Lassen Sie mich noch einen weiteren Punkt ansprechen, den Sie angesprochen haben, die Justizwachtmeister. Tatsächlich ist es so, diese Justizwachtmeister wurden von dem einfachen in den mittleren Dienst angehoben. Das war ein Wunsch der alten Regierung. Den finde ich auch im Ergebnis richtig. Aber dann zu sagen, ihr habt nicht gleichzeitig auch noch dafür gesorgt, dass es jetzt wieder weitere Anhebungen gibt, ist in dem Fall, glaube ich, nicht besonders ehrlich, denn wir müssen jetzt erst mal Laufbahnverordnungen schaffen. Und dann müssen wir die Voraussetzungen dafür schaffen, dass wir auch in bestimmten Bereichen tatsächlich in der Lage sind, noch zu Verbesserungen für die Leiter der Justizwachtmeistereien zu kommen.

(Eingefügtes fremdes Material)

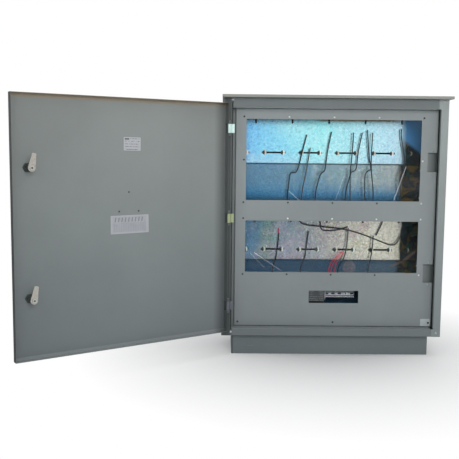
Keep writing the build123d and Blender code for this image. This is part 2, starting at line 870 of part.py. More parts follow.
def make_door_pan():
    """The door: one folded pan with a notch in its hinge wall at each hinge, and two lock holes."""
    door = tray(door_x0, door_x1, door_z0, door_z1, door_skin, door_depth)
    reach = hinge_block_half + hinge_notch_gap
    for z in hinge_zs:
        door -= facing(rect(door_x0, door_x0 + sheet + bend, z - reach, z + reach), door_inside, door_rim)
    for z in lock_zs:
        door -= facing(disc(lock_x, z, lock_barrel_radius + hole_play), door_skin, door_inside)
    for x, z in rivet_places():
        door -= facing(disc(x, z, rivet_radius + hole_play), door_skin, door_inside)
    return door


def rivet_places():
    """Three blind rivets in the middle of the door."""
    upper = (door_z0 + door_z1) / 2 + rivet_rise
    lower = upper - rivet_drop
    return [(rivet_x, upper), (rivet_x + rivet_spread, lower), (rivet_x - rivet_spread, lower)]


def make_rivet():
    """A blind rivet through the door skin; height 0 is the skin's inner face."""
    dome = rivet_head * 0.4
    return turned([(0, -sheet - dome), (rivet_head * 0.6, -sheet - dome), (rivet_head * 0.8, -sheet),
                   (rivet_radius, -sheet), (rivet_radius, 0), (rivet_head, 0),
                   (rivet_head * 0.7, dome), (0, dome)])


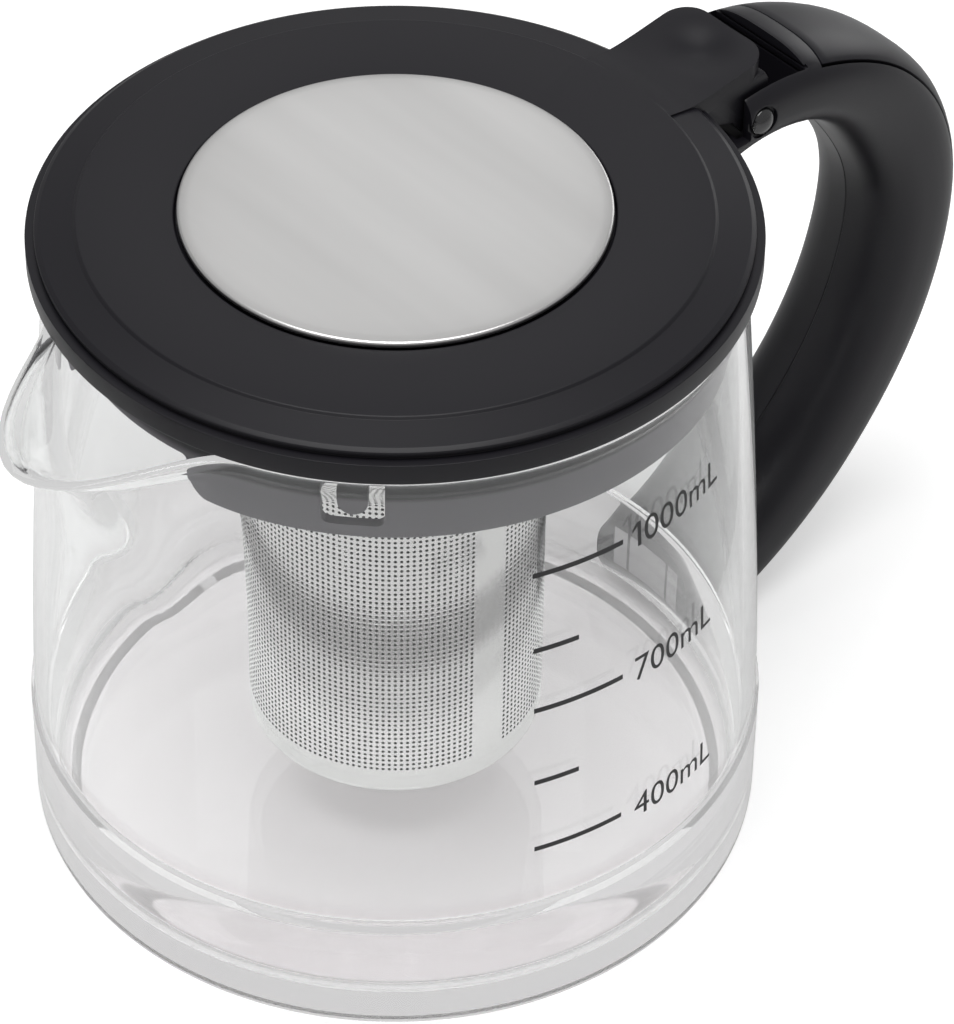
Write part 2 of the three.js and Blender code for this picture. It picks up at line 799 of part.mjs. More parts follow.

Letzter Satz oder zwei letzte Bemerkungen zu dem, was die AfD an dieser Stelle gesagt hat, und auch zu den Vorwürfen, die sie erhoben hat, dass der Justizminister nicht an der Umsetzung des Rechts interessiert wäre: Ich glaube, Sie haben immer noch nicht verstanden, dass es zwei Schritte gibt in diesem Verfahren. Das Erste ist, über den Antrag des Asylbewerbers, ob er ein Bleiberecht in Deutschland hat oder das Recht auf Asyl, entscheiden natürlich die Gerichte und darüber entscheiden
die Gerichte auch rechtskräftig. Am Ende dieses gerichtlichen Verfahrens steht eine Entscheidung, ob das Recht dem Antragsteller zusteht oder nicht. Danach gibt es einen zweiten Schritt, den man betrachten muss. Dieser zweite Schritt heißt: Ist selbst, wenn dieses Recht auf Asyl nicht zusteht, eine Abschiebung möglich? An dieser Stelle kann ich nur immer wieder stakkatoartig wiederholen: Sämtliche Länder haben eine ähnliche Abschiebequote, ganz egal, ob das Bayern oder Thüringen oder andere Länder sind. Alle Länder haben aufgrund diverser Gründe, die ich auch hier schon mehrfach benannt habe, diese Abschiebequote zwischen 10 und 15 Prozent. Thüringen vorzuwerfen, wir würden da Rechtsmissbrauch begehen oder was auch immer, ist komplett neben der Sache.
Es ist nun mal nicht so, dass jede abgelehnte Entscheidung sofort zwingend die Abschiebung nach sich zieht. Das sind wieder ganz andere Gründe. Das mal zu trennen, wäre, glaube ich, an dieser Stelle ganz hilfreich.